Nissan improved the manufacturing methods of carbon fibre parts

Carbon fibre is commonly used in supercars, racing cars, airplanes and luxury yachts. It is because it is a very expensive material. Carbon fibre is very light and very strong, but it would be very difficult to use it in more casual automobiles. But maybe that’s about to change – Nissan cas developed a new cheaper  way to manufacture carbon fiber reinforced plastics.

From 10 to 2 minutes – C-RTM can seriously speed up the manufacturing of carbon fibre parts. Image credit: Nissan

The reason why carbon fibre parts are so expensive is because the manufacturing process is extremely labour-intensive. People need to cut out parts from carbon fibre, layer them and put this thing into a special mold. The part is then compressed and resin is forced into it. It hardens because of heat and pressure. This stage of the manufacturing process takes around 10 minutes, which is a lot, but several years ago huge autoclaves used to be used for that and it used to take 3-4 hours.

Nissan found a way to improve the conventional resin transfer molding (RTM) process and created a C-RTM (compression-resin transfer molding) process. First of all, the molds themselves can be designed quicker using novel computer simulations. These simulations help optimize the flow of the resin. There are grooves in each mold, which help the resin to flow better, covering the entire part much more efficiently. Secondly, the molding process itself is a little different. In the RTM process resin is injected once the mold is closed. In the C-RTM process mold is left a little bit open, which leaves more space for the resin to flow. Then the mold is closed, forcing the resin into the carbon fibre material.
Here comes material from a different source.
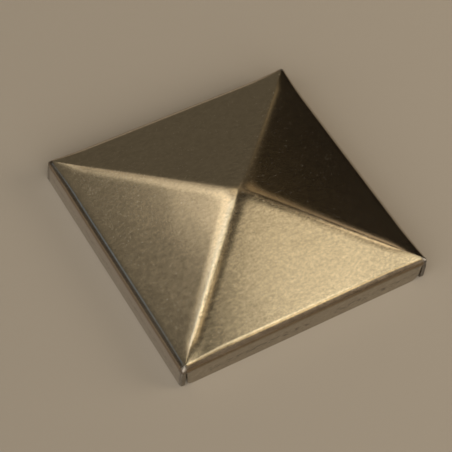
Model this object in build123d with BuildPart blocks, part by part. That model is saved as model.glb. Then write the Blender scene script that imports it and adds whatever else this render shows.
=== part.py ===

Results are very good. Where RTM takes 10 minutes, C-RTM only requires 2. This could cut down on manufacturing costs quite significantly, allowing for more carbon fiber reinforced plastics to be used in relatively cheaper cars. And this is very important.

Carbon fibre parts are 50-60 % lighter than steel equivalents and yet they are as strong or even stronger. They are also incredibly rigid. This is very important not just for sports cars, but also for electric cars and hybrids. Batteries are incredibly heavy, making the entire vehicle quite massive. A light car is an efficient car, which means that manufacturers will have to find ways to compensate for that growing weight. One of the ways to do that is employing more composite materials, such as carbon fibre.

But not all drivers will be happy about seeing more carbon fibre in their cars. Sure, it looks cool and is very strong, but it is also very expensive to repair. Despite advancements in the manufacturing process, carbon fibre is never going to be as cheap as steel. And its failure mode is cracking and breaking, while metal bends and can be repaired fairly cheaply. On the other hand, composite materials do not rust, which is a huge advantage.